I feel so old at 23 (i've only been 23 a month!), I have all these responsibilities and bills coming out, yet I don't have anywhere near the job financially to support this, i'm not asking to earn a lot, just a little bit more would be the most helpful thing in the world. Working hard everyday (happy or not) and having almost all come out on bills/travel/food, with little left over is a guaranteed reason to feel glum. I don't want expendable income, i'd just like to be able to go to a gig, out for dinner, a few drinks or even treat myself to a piece of clothing (lower end price) without having to either justify why i'm spending it, or having to split the cost over a month or two (no joke).
I know some people at 23 are a lot further ahead in their lives than I am, engaged/married/kid/mortgage, but sometimes I wonder if i'm growing up to quickly. Retracted, I never feel i'm growing up to quickly, living with my partner is natural and I would change this for the world, being in a serious relationship I would NEVER change, I can't really explain what I mean, maybe its all money based and i'm just envious of some folk I know, who live at home, earn more and can just do things. I crave doing!
Phew.
I need to find the motivation in my life again, and whether or not I enjoy what I do in this job or another I need to have motivation when I get home, find my creativity and sparkle again, and not let things get on top to much, getting up for a job I didnt like would be great if I knew i'd be earning enough to warrant that, or getting up for a job I loved and being paid little would also.
I'm not moaning really, I do love my family, I love my partner, I love our home, just every now and then I wonder if i'm going to miss out on things due to money, a few days holiday with my partner and a few friends would be great, i've never been away with friends before, I wouldn't want to do it without him, as everything I want to do includes him, but sometimes I feel him being older, and him being where he was at my age (home, working- not earning loads but being at home allowing for money to do things with his friends), and we're at such completely different places. I don't want to miss out on fun adventures before I get to old, or have more responsibilities with children.
I realise this is a complete contradiction of the post I last wrote "you pile up enough tomorrows and you'll find you've collected a lot of empty yesterdays" - i'm worried it'll be tomorrow and I won't have done the things that are important to me that I experience.

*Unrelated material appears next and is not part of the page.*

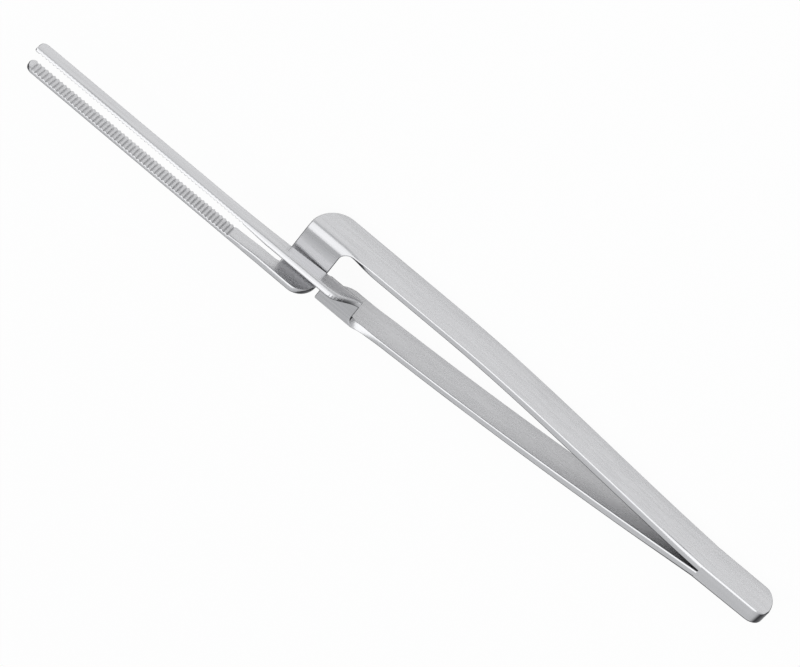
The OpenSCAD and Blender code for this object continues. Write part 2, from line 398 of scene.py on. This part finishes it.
print("bevel on the plates' edges:", edge_bevel, "mm")


# %% Cuts along and across a plate
def cuts_along(half):
    rear, front, tip = half["rear"], half["front"], half["tip"]
    cuts = span(weld_length, rear - curl, 2.2) + [rear - curl] + span(rear - curl, rear, 0.45)
    cuts += [rear] + span(rear, front, 0.45) + [front] + span(front, front + uncurl, 0.15)
    cuts += [front + uncurl] + span(front + uncurl, ramp_foot, 1.5) + [ramp_foot]
    cuts += span(ramp_foot, ramp_end, 1.0) + [ramp_end]
    last = tip - tooth_free
    count = int((last - ramp_end) / tooth_pitch)
    cuts += [last - i * tooth_pitch / 2 for i in range(2 * count + 1)]
    return cuts


def cuts_across(half):
    w1, w2, w3, w4 = lines_of(half)
    bend_steps = bend_run / 10
    cuts = [2.0, 4.0, w1] + span(w1, w2, bend_steps) + [w2, w2 + 0.7, w2 + 1.4]
    cuts += [w3] + span(w3, w4, bend_steps) + [w4]
    r = half["round_over"]
    top = w4 + half["ledge_high"] - ledge_flat
    cuts += span(w4, top - r, 0.4)
    cuts += [top - r * (1 - math.sin(math.radians(a))) for a in range(0, 90, 12)]
    return cuts


print("cuts:", len(cuts_along(upper)), "along and", len(cuts_across(upper)), "across")


# %% Flat plate, bevelled and cut
def make_plate(half):
    points = [(x * MM, w * MM, 0.0) for x, w in half["outline"]]
    mesh = bpy.data.meshes.new(half["name"])
    mesh.from_pydata(points, [], [list(range(len(points)))])
    plate = bpy.data.objects.new(half["name"], mesh)
    bpy.context.scene.collection.objects.link(plate)
    only(plate)
    bpy.ops.object.mode_set(mode="EDIT")
    bpy.ops.mesh.select_mode(type="FACE")
    bpy.ops.mesh.select_all(action="SELECT")
    bpy.ops.mesh.extrude_region_move(TRANSFORM_OT_translate={"value": (0, 0, plate_sheet * MM)})
    bpy.ops.mesh.select_all(action="SELECT")
    bpy.ops.mesh.normals_make_consistent(inside=False)
    bpy.ops.mesh.select_mode(type="EDGE")
    count = select_edges(plate, cap_edge)
    bpy.ops.mesh.bevel(
        offset=edge_bevel * MM, offset_type="OFFSET", segments=3, profile=0.5, clamp_overlap=False
    )
    cut_at(cuts_along(half), 0)
    cut_at(cuts_across(half), 1)
    bpy.ops.object.mode_set(mode="OBJECT")
    for face in plate.data.polygons:
        face.material_index = 1 if abs(face.normal.z) < 0.9 else 0
    print(half["name"], count, "edges bevelled,", len(plate.data.polygons), "faces")
    return plate


plates = {half["name"]: make_plate(half) for half in (upper, lower)}

# %% [markdown]
# ## Folding
# The rear of the polished edge is a wider chamfer, which runs out about 30 mm from the rear end.
# It is widened here as the plate is folded. Folding the lower half mirrors it, so its faces are
# turned outwards again.

# %% Fold the plates
chamfer_gain = 0.9
chamfer_end = 30.0


def near_edge_at(half, x):
    s = min(max((x - weld_length) / (half["bow_end"] - weld_length), 0), 1)
    return rear_width + (half["width"] - rear_width) * s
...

I say grab life by the balls, but how when everything costs money.
I hate feeling blue and it's becoming an increasingly regular habit!
*Added: I put on half a stone in a week, i'm now nearing my heaviest weight again, I don't know how, I don't know why, i'm not really eating any differently (or comfort eating), or doing anything differently.

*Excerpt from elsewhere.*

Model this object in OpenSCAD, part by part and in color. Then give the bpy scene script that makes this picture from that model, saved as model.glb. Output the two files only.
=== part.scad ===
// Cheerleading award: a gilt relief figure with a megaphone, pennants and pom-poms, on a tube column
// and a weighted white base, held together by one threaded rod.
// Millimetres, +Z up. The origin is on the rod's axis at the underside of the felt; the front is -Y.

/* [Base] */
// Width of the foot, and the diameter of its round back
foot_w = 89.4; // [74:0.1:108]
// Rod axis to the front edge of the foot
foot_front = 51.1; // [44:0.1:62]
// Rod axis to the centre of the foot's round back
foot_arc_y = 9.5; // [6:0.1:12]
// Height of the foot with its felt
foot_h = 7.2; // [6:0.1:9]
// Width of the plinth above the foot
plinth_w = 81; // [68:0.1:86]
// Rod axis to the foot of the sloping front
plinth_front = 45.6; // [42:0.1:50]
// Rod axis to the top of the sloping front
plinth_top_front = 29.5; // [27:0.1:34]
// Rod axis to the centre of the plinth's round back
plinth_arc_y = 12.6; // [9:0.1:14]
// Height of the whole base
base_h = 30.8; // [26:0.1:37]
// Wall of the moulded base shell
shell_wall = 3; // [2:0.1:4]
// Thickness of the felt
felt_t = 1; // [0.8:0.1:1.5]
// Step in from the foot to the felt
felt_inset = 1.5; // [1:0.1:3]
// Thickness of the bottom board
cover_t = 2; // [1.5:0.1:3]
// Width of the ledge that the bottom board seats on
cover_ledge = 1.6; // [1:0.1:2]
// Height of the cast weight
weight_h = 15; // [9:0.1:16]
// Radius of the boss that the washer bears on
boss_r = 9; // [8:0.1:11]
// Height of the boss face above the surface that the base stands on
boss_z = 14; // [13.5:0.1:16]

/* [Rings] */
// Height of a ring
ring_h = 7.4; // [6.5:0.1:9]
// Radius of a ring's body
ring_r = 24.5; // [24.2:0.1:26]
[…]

Currently I just feel like a (newly) 23 year old, skint, uninterested, unmotivated frump and it kind of kills me thinking this way.
Any idea how to get out of this?
And on the flip side, despite banging on about responsibility, money, being young, doing things, part of me just wants to start a family with my partner, get married, get a house and a dog.
Why do I contradict myself ALL the time?
I need the results instantaneously all the time!
Messhead.
He makes me smile more than anything despite this, I would marry him tomorrow if i could, and I can't wait to get home to him tonight, he won't know what will have hit him with the amount of cuddles he'll receive.